◆ **Goal**: Pull every "parts" line out of the data below.
** begin **
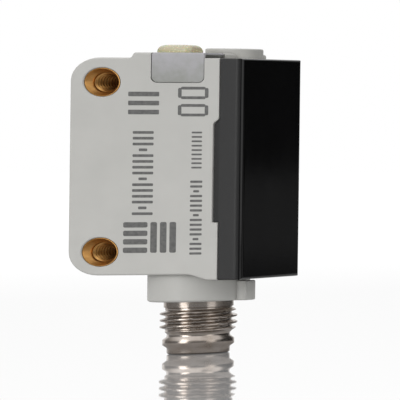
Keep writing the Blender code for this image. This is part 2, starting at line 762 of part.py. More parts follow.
def make_lens(name, back, look, place):
    """A lens with a flat back and a round front, along its own Z axis."""
    sag = LENS_BULGE
    sphere = (LENS_RADIUS**2 + sag**2) / (2 * sag)
    steps = 5
    opening = math.asin(LENS_RADIUS / sphere)
    crown = back + LENS_EDGE + sag
    profile = [(0, back), (LENS_RADIUS, back)]
    for i in range(steps):
        angle = opening * (1 - i / steps)
        profile.append((sphere * math.sin(angle), crown - sphere * (1 - math.cos(angle))))
    profile.append((0, crown))
    turned(name, profile, look, place=place)


def make_electronics():
    clear = material("clear_plastic", (0.85, 0.87, 0.88), 0.05, transmission=0.9)
    black = material("black_plastic", (0.015, 0.015, 0.015), 0.6)
    tin = material("tinned_steel", (0.70, 0.70, 0.68), 0.3, 1.0)
    ochre = material("ochre_plastic", (0.65, 0.38, 0.06), 0.5)
    in_front = MAIN_BOARD_FRONT - FIT
    behind = MAIN_BOARD_REAR + FIT
    block_at("emitter_led", (0, in_front - LED_SIZE[1] / 2, EMITTER_Z), LED_SIZE, clear)
    block_at("receiver_diode", (0, in_front - DIODE_SIZE[1] / 2, RECEIVER_Z), DIODE_SIZE, black)

    shield_size = (SHIELD_SIDE, LED_SIZE[1], SHIELD_SIDE)
    shield = block_at("receiver_shield", (0, in_front - LED_SIZE[1] / 2, RECEIVER_Z), shield_size, tin)
    opening = SHIELD_SIDE - 2 * SHIELD_WALL
    cut(shield, block_at("shield_opening", (0, 0, RECEIVER_Z), (opening, DEPTH, opening)))

    chip_z = (EMITTER_Z + RECEIVER_Z) / 2
    transistor_z = chip_z - CHIP_SIZE[2] / 2 - TRANSISTOR_SIZE[2] / 2 - 1.0 * MM
    capacitor_z = chip_z + CHIP_SIZE[2] / 2 + CAPACITOR_SIZE[2] / 2 + 1.0 * MM
    block_at("sensor_chip", (0, behind + CHIP_SIZE[1] / 2, chip_z), CHIP_SIZE, black)
    block_at(
        "output_transistor",
        (0, behind + TRANSISTOR_SIZE[1] / 2, transistor_z),
        TRANSISTOR_SIZE,
        black,
    )
    block_at("capacitor", (0, behind + CAPACITOR_SIZE[1] / 2, capacitor_z), CAPACITOR_SIZE, ochre)

    indicator_z = TOP_BOARD_TOP + FIT + INDICATOR_SIZE[2] / 2
    for name, y in (("yellow", DOME_Y), ("green", PLATEAU_FRONT + INDICATOR_SIZE[0])):
        block_at("indicator_led_" + name, (STEM_X, y, indicator_z), INDICATOR_SIZE, clear)


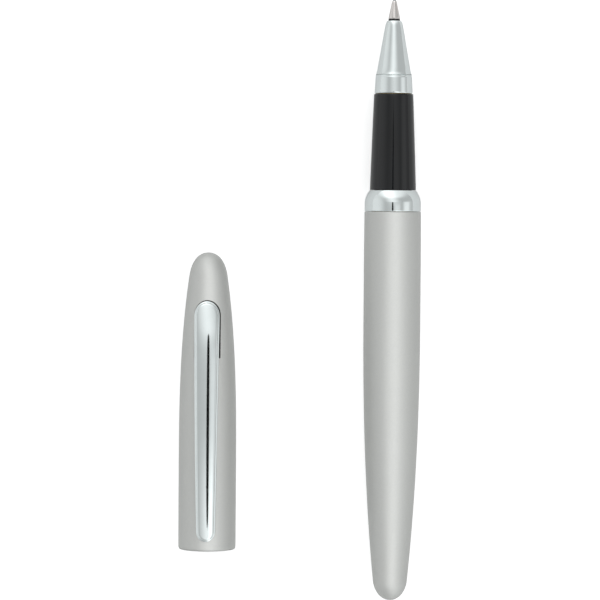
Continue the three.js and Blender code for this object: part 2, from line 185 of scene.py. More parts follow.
** end **
◆ **Problem solution**:
Keep writing the Blender code for this image. This is part 2, starting at line 762 of part.py. More parts follow.
Continue the three.js and Blender code for this object: part 2, from line 185 of scene.py. More parts follow.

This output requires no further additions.